The Royal Compound () is a complex of residences built with the personal funds of King Alexander I for the Karađorđević royal family between 1924 and 1937. The compound is located in the Dedinje neighborhood, a prestigious area of Belgrade, Serbia. It consists of two primary residences: the Royal Palace and the White Palace.

The Royal Compound covers an area of 134 hectares, of which 27 hectares surround the Royal Palace and another 12 hectares the White Palace. The service buildings include kitchens, garages, guards barracks and the office of the Marshal.

Parks and gardens

The Royal Compound is covered with parks of the English garden type, where the vegetation is allowed to grow naturally, whereas around the two palaces the French garden concept of park arrangement is applied, meaning that flowers, bushes and trees have neatly shaped forms and are planted in strictly geometrical order.

Thatched House
The Thatched House (Slamnata kuća) is a structure built in the style of old traditional houses. King Alexander I of Yugoslavia used to reside in this house supervising the construction works at the Royal Compound, and it also served as the studying room for King Alexander’s three sons (later King Peter II, Prince Tomislav, Prince Andrej) and the art studio of Queen Maria.

Royal Palace
The Royal Palace is a grand stucco villa in the Serbo-Byzantine style by architect Živojin Nikolić and assisted by Russian immigrant architects Nikolai Krasnov and Victor Lukomsky, was built from 1924 to 1929 as an ideal home for King Alexander I and Queen Maria. The King thought that it would be a nice and quiet place, away from the city noise and curious public eyes.

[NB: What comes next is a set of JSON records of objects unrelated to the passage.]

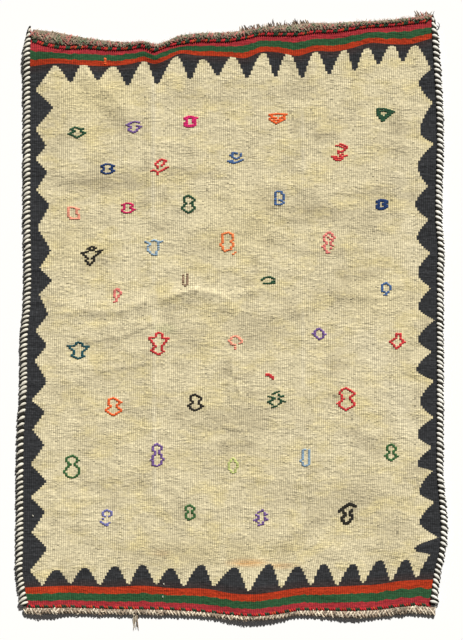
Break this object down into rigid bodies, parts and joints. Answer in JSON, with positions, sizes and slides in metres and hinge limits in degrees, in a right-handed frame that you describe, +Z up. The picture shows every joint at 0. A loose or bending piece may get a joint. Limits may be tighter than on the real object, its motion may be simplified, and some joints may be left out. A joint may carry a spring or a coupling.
{
  "type": "kilim",
  "caption": "Flat-woven wool rug laid flat: cream field, dark toothed border, striped and plaited ends, overcast sides and a few loose warp ends.",
  "frame": {"origin": "on the surface, under the middle of the rug's box", "axes": "+X towards the picture's right side, +Y towards the picture's top end, +Z up out of the face"},
  "size_m": [1.0391, 1.4925, 0.0154],
  "materials": {
    "cloth_wool": "weft-faced flat weave in cream wool with fine ribs, charcoal teeth and orange, green and crimson stripes",
    "overcast_wool": "matte wool yarn, black and white wraps in turn",
    "plait_wool": "matte grey-beige undyed wool, plaited",
    "loose_wool": "matte frayed wool ends"
  },
  "bodies": {
    "root": {"cloth": "cloth_wool", "selvedge_left": "overcast_wool", "selvedge_right": "overcast_wool", "plait_top": "plait_wool", "plait_bottom": "plait_wool", "fringe_top": "loose_wool", "tuft_corner": "loose_wool", "tuft_bottom": "loose_wool"}
  },
  "joints": []
}
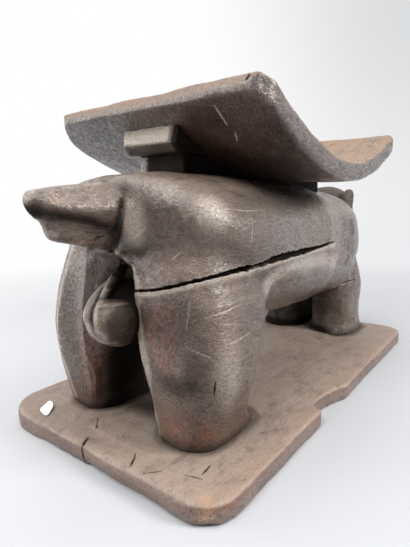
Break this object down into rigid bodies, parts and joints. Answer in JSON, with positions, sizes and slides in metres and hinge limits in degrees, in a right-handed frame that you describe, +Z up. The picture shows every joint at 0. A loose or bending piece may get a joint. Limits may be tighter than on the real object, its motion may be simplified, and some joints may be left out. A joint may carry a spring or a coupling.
{
  "type": "stool",
  "caption": "Low stool carved from one block of wood: an elephant standing on a rounded plate, with a curved seat on its back.",
  "frame": {"origin": "centre of the underside of the plate, on the surface that the stool stands on", "axes": "+Z up, +Y the way the elephant looks, +X its right side"},
  "size_m": [0.2237, 0.501, 0.2562],
  "materials": {
    "carved_wood": "hand-carved hardwood, dark grey-brown, waxy from handling",
    "plate_wood": "the same hardwood, drier and dusty, worn pale at its edges",
    "seat_wood": "the same hardwood, almost black brown below and rubbed tan above",
    "label_paper": "blank white paper sticker with a curled edge"
  },
  "bodies": {
    "root": {"base_plate": "plate_wood", "hind_leg_right": "carved_wood", "hind_leg_left": "carved_wood", "front_leg_right": "carved_wood", "front_leg_left": "carved_wood", "body": "carved_wood", "tail": "carved_wood", "pouch": "carved_wood", "head": "carved_wood", "trunk": "carved_wood", "tusk_right": "carved_wood", "tusk_left": "carved_wood", "ear_right": "carved_wood", "ear_left": "carved_wood", "seat_post_rear": "carved_wood", "seat_post_front": "carved_wood", "seat_lug_rear": "carved_wood", "seat_lug_front": "carved_wood", "seat": "seat_wood", "paper_label": "label_paper"}
  },
  "joints": []
}
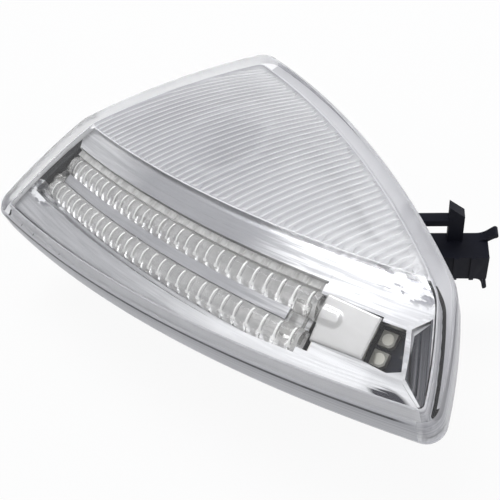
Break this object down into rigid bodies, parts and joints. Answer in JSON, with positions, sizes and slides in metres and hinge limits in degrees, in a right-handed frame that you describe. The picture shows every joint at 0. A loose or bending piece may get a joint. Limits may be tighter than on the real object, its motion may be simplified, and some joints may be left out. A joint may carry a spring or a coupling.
{
  "type": "vehicle indicator lamp",
  "caption": "Folded clear lens over arched light guides, side LEDs and a puddle lamp, with a black rear housing, threaded bosses and a plug connector.",
  "frame": {"origin": "under the middle of the lens outline, in the plane of the mounting bosses' ends", "axes": "+Z out of the lens, +X along the long side toward the LED end, +Y toward the pointed upper corner"},
  "size_m": [0.18, 0.0998, 0.05],
  "materials": {
    "clear_lens": "clear moulded plastic",
    "silver_bezel": "satin silver",
    "guide": "clear moulded plastic",
    "satin_plate": "satin",
    "board": "solder resist",
    "led_body": "moulded",
    "phosphor": "silicone",
    "black_plastic": "fine grain",
    "seal": "cured adhesive",
    "chip": "moulded",
    "steel": "plated",
    "bright_bowl": "vacuum metallised",
    "bulb_glass": "clear",
    "holder_plastic": "moulded",
    "contact_brass": "bright",
    "wire_cover": "extruded",
    "vent": "moulded"
  },
  "bodies": {
    "root": {"outer_lens": "clear_lens", "reflector_bezel": "silver_bezel", "light_guide": "guide", "led_cover_plate": "satin_plate", "led_board": "board", "side_leds": "led_body", "led_phosphors": "phosphor", "rear_housing": "black_plastic", "connector_shroud": "black_plastic", "lens_seal": "seal", "guide_leds": "led_body", "board_resistors": "chip", "driver_chip": "chip", "board_screws": "steel", "puddle_reflector": "bright_bowl", "puddle_bulb": "bulb_glass", "bulb_filament": "steel", "bulb_holder": "holder_plastic", "bulb_contacts": "contact_brass", "holder_gasket": "seal", "connector_pins": "contact_brass", "feed_wires": "wire_cover", "vent_plug": "vent", "mounting_inserts": "contact_brass"}
  },
  "joints": []
}
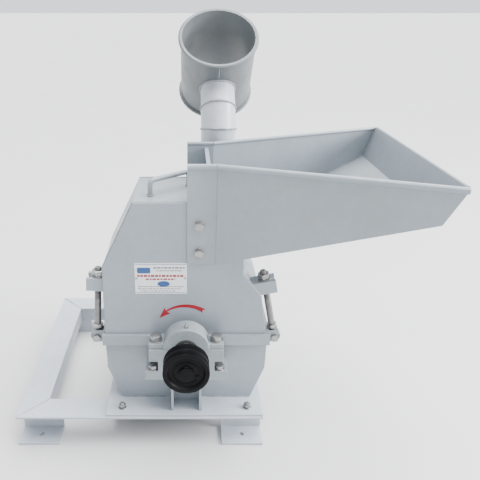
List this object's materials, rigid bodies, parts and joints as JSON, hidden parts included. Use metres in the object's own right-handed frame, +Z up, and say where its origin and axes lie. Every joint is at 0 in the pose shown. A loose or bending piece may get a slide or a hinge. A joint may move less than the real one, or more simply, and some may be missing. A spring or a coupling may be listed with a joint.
{
  "type": "hammer mill",
  "caption": "Belt-driven hammer mill on an angle frame, with a lift-off lid, a side feed hopper, a suction fan and a tilted collector drum.",
  "frame": {"origin": "middle of the machine's footprint box, at floor level", "axes": "+Z up; the pulley end faces -Y and the hopper reaches out to +X"},
  "size_m": [0.832, 0.615, 0.8835],
  "materials": {
    "housing_paint": "satin",
    "frame_paint": "satin",
    "pipe_paint": "satin",
    "bearing_paint": "satin",
    "pulley_black": "semi-gloss",
    "shaft_steel": "turned",
    "bolt_steel": "zinc plated",
    "rod_steel": "plain",
    "rotor_steel": "dull",
    "screen_steel": "perforated",
    "label_white": "printed",
    "arrow_red": "printed"
  },
  "bodies": {
    "base": {"rail_front": "frame_paint", "rail_right": "frame_paint", "rail_rear": "frame_paint", "rail_left": "frame_paint", "rail_middle": "frame_paint", "foot_front_left": "frame_paint", "foot_front_right": "frame_paint", "foot_rear_left": "frame_paint", "foot_rear_right": "frame_paint", "base_plate": "frame_paint", "lower_front_plate": "housing_paint", "lower_rear_plate": "housing_paint", "lower_left_sheet": "housing_paint", "lower_right_sheet": "housing_paint", "screen": "screen_steel", "front_bearing_base": "bearing_paint", "front_bearing_cap": "bearing_paint", "front_cap_bolt_left": "bolt_steel", "front_cap_bolt_right": "bolt_steel", "rear_bearing_base": "bearing_paint", "rear_bearing_cap": "bearing_paint", "rear_cap_bolt_right": "bolt_steel", "rear_cap_bolt_left": "bolt_steel", "front_pedestal": "housing_paint", "rear_pedestal": "housing_paint", "suction_duct": "housing_paint", "fan_housing": "housing_paint", "discharge_pipe": "pipe_paint", "collector_drum": "pipe_paint"},
    "rotor": {"shaft": "shaft_steel", "pulley": "pulley_black", "rotor_cage": "rotor_steel", "fan_impeller": "rotor_steel"},
    "lid": {"upper_front_plate": "housing_paint", "upper_rear_plate": "housing_paint", "upper_left_sheet": "housing_paint", "upper_right_sheet": "housing_paint", "lifting_handle": "housing_paint", "hopper_front_sheet": "housing_paint", "hopper_rear_sheet": "housing_paint", "hopper_floor": "housing_paint", "hopper_inner_sheet": "housing_paint", "hopper_bolt_1": "bolt_steel", "hopper_bolt_2": "bolt_steel"},
    "hammer_1": {"hammer_1": "rotor_steel"},
    "hammer_2": {"hammer_2": "rotor_steel"},
    "hammer_3": {"hammer_3": "rotor_steel"},
    "hammer_4": {"hammer_4": "rotor_steel"},
    "hammer_5": {"hammer_5": "rotor_steel"},
    "hammer_6": {"hammer_6": "rotor_steel"},
    "hammer_7": {"hammer_7": "rotor_steel"},
    "hammer_8": {"hammer_8": "rotor_steel"},
    "swing_left": {"swing_bolt_left": "rod_steel", "nut_left": "bolt_steel"},
    "swing_right": {"swing_bolt_right": "rod_steel", "nut_right": "bolt_steel"}
  },
  "joints": [
    {"name": "rotor_spin", "type": "hinge", "parent": "base", "child": "rotor", "pos_m": [-0.045, -0.07824, 0.253], "axis": [0, -1, 0], "continuous": true},
    {"name": "hammer_1_swing", "type": "hinge", "parent": "rotor", "child": "hammer_1", "pos_m": [0.01157, -0.12524, 0.30957], "axis": [0, -1, 0], "continuous": true},
    {"name": "hammer_2_swing", "type": "hinge", "parent": "rotor", "child": "hammer_2", "pos_m": [0.01157, -0.05924, 0.30957], "axis": [0, -1, 0], "continuous": true},
    {"name": "hammer_3_swing", "type": "hinge", "parent": "rotor", "child": "hammer_3", "pos_m": [-0.10157, -0.09724, 0.30957], "axis": [0, -1, 0], "continuous": true},
    {"name": "hammer_4_swing", "type": "hinge", "parent": "rotor", "child": "hammer_4", "pos_m": [-0.10157, -0.03124, 0.30957], "axis": [0, -1, 0], "continuous": true},
    {"name": "hammer_5_swing", "type": "hinge", "parent": "rotor", "child": "hammer_5", "pos_m": [-0.10157, -0.12524, 0.19643], "axis": [0, -1, 0], "continuous": true},
    {"name": "hammer_6_swing", "type": "hinge", "parent": "rotor", "child": "hammer_6", "pos_m": [-0.10157, -0.05924, 0.19643], "axis": [0, -1, 0], "continuous": true},
    {"name": "hammer_7_swing", "type": "hinge", "parent": "rotor", "child": "hammer_7", "pos_m": [0.01157, -0.09724, 0.19643], "axis": [0, -1, 0], "continuous": true},
    {"name": "hammer_8_swing", "type": "hinge", "parent": "rotor", "child": "hammer_8", "pos_m": [0.01157, -0.03124, 0.19643], "axis": [0, -1, 0], "continuous": true},
    {"name": "lid_lift", "type": "slide", "parent": "base", "child": "lid", "axis": [0, 0, 1], "range_m": [0, 0.16]},
    {"name": "swing_left_pivot", "type": "hinge", "parent": "base", "child": "swing_left", "pos_m": [-0.237, -0.14125, 0.237], "axis": [0, -1, 0], "range_deg": [0, 170]},
    {"name": "swing_right_pivot", "type": "hinge", "parent": "base", "child": "swing_right", "pos_m": [0.144, -0.14125, 0.237], "axis": [0, 1, 0], "range_deg": [0, 170]}
  ],
  "couplings": [
    {"joint": "swing_left_pivot", "follows": "lid_lift", "rad_per_m": 18.542},
    {"joint": "swing_right_pivot", "follows": "lid_lift", "rad_per_m": 18.542}
  ]
}
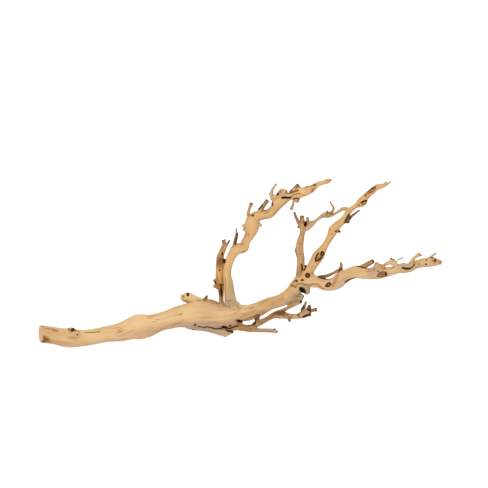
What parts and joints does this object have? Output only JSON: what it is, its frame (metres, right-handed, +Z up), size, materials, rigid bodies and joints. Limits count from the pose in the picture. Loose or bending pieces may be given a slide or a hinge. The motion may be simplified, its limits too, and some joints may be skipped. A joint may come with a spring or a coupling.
{
  "type": "terrarium branch",
  "caption": "Bare sandblasted branch with a sawn butt, a thick trunk and forked, gnarled limbs with broken stubs and twigs, lying on its side for a terrarium or display.",
  "frame": {"origin": "middle of the bounding box's footprint, on the surface that the branch lies on", "axes": "+X along the branch from the sawn butt to the twigs, +Y from the front to the back, +Z up"},
  "size_m": [0.565, 0.1472, 0.2276],
  "materials": {
    "wood": "bare, dry, sandblasted, matt"
  },
  "bodies": {
    "root": {"branch": "wood"}
  },
  "joints": []
}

Visitors are able to see: The formal entrance hall with details taken from Serbian medieval art, Blue Salon, Royal Dining Room, Royal Library, Atrium, the Salon of the Wedding Gifts or Palma il Vecchio Salon – and The King’s Office. The palace's basement features a unique leisure room with a cinema theatre and billiard tables.

White Palace

It is another Palace within the Royal Compound.

The White Palace (Beli Dvor) is located within the same Royal Compound in Dedinje as the Royal Palace and it was commissioned by command of His Majesty King Alexander I. The White Palace was built with the private funds of King Alexander I as the residence for his three sons HRH Crown Prince Peter (the future King Peter II and father of HRH Crown Prince Alexander), Prince Tomislav and Prince Andrej .

Royal Chapel

the Royal Chapel, which is located within the Royal Compound, is devoted to Saint Apostle Andrew The First-Called, the patron Saint of the Royal Family of Yugoslavia. The church was built at the same time as the Royal Palace and is attached to it through a colonnade with semicircular arches from where there are magnificent views towards northern, western and southern parts of Belgrade, as well as to the terraced rose gardens. It is covered with frescoes painted by Russian painters who travelled around Serbia and copied the frescoes of the most famous Serbian medieval monasteries. The final decoration was chosen personally by King Alexander I with help from the architect Nikolai Krasnov. During the Communist era, the church was repeatedly desecrated, it served as a storage room for cleaners and gardeners. One of the most obvious signs of desecration is a bullet hole in Christ’s forehead and a scratch of the Angel’s wings, representing the communist symbolic "murder of God". The church is today used by the Royal Family, especially during Easter, Christmas, and Slava (patron saint day).

The Royal Compound, which many still wrongly call "Beli dvor" because it associates them with Josip Broz Tito, is now the home of Crown Prince Alexander of Yugoslavia and his family.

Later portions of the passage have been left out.